Clustering - how to find the nearest to a cluster

喜夏-厌秋 提交于 2019-12-25 18:44:36

问题


Hints I got as to a different question puzzled me quite a bit.

I got an exercise, actually part of a larger exercise:

  1. Cluster some data, using hclust (done)
  2. Given a totally new vector, find out to which of the clusters you got in 1 it is nearest.

According to the excercise, this should be done in quite short a time.

However, after weeks I am puzzled whether this can be done at all, as apparently all I really get from hclust is a tree - and not, as I assumed, a number of clusters.

As I suppose I was unclear:

Say, for instance, I feed hclust a matrix which consists of 15 1x5 Vectors, 5 times (1 1 1 1 1 ), 5 times (2 2 2 2 2) and 5 times (3 3 3 3 3). This should give me three quite distinct clusters of size 5, anyone can easily do that by hand. Is there a command to use so that I can actually find out from the program that there are 3 such clusters in my hclust-object and what they contain?


回答1:


You'll have to think about what the right metric is to define closeness to the cluster.
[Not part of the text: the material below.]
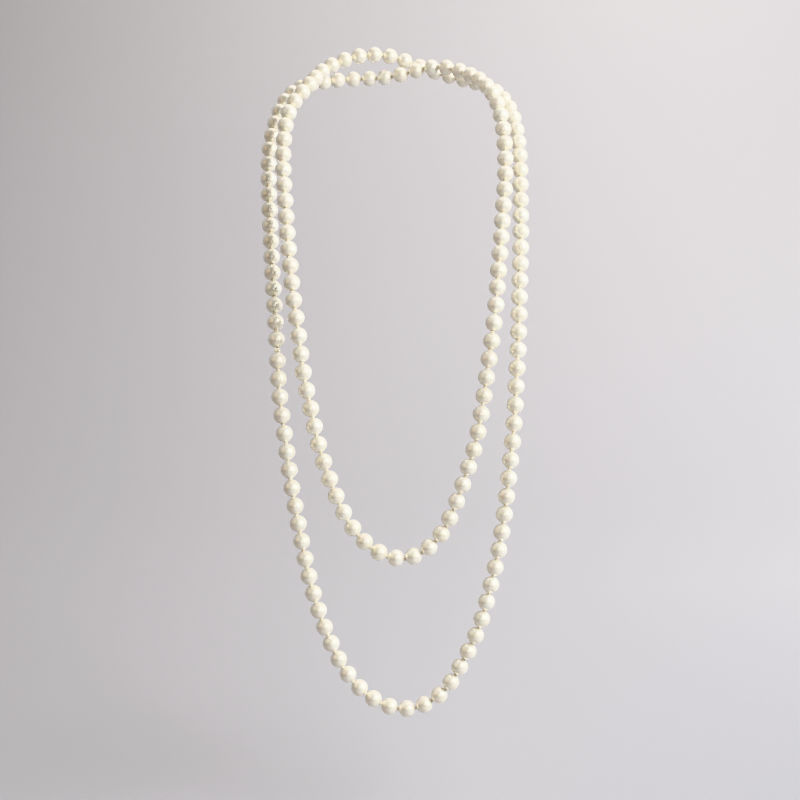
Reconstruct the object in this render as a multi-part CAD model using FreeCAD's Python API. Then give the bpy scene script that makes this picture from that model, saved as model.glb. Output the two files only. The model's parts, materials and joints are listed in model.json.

Building on the example in the hclust doc, here's a way to compute the means for each cluster and then measure the distance between the new data point and the set of means.

# Leave out one state
A <-USArrests
B <-A[rownames(A)!="Kentucky",]
KY <- A[rownames(A)=="Kentucky",]

# Put the B data into 10 clusters
hc   <- hclust(dist(B), "ave")
memb <- cutree(hc, k = 10)
B$cluster = memb[rownames(B)==names(memb)]

# Compute the averages over the clusters
M <-aggregate( .~cluster, data=B, FUN=mean)
M$cluster=NULL

# Now add the hold out state to the set of averages
M <-rbind(M,KY)

# Compute the distance between the clusters and the hold out state.
# This is a pretty silly way to do this but it works.
D <- as.matrix(dist(as.matrix(M),diag=TRUE,upper=TRUE))["Kentucky",]
names(D) = rownames(M)
KYclust  = which.min(D[-length(D)])
memb[memb==KYclust]

# Now cluster the full set of states and compare the results.  
hc   <- hclust(dist(A), "ave")
memb <- cutree(hc, k = 10)
a=memb[which(names(memb)=="Kentucky")]
memb[memb==a]



回答2:


In contrast to k-means, clusters found by hclust can be of arbitrary shape.

The distance to the nearest cluster center therefore is not always meaningful.

Doing a 1 nearest neighbor style assignment probably is better.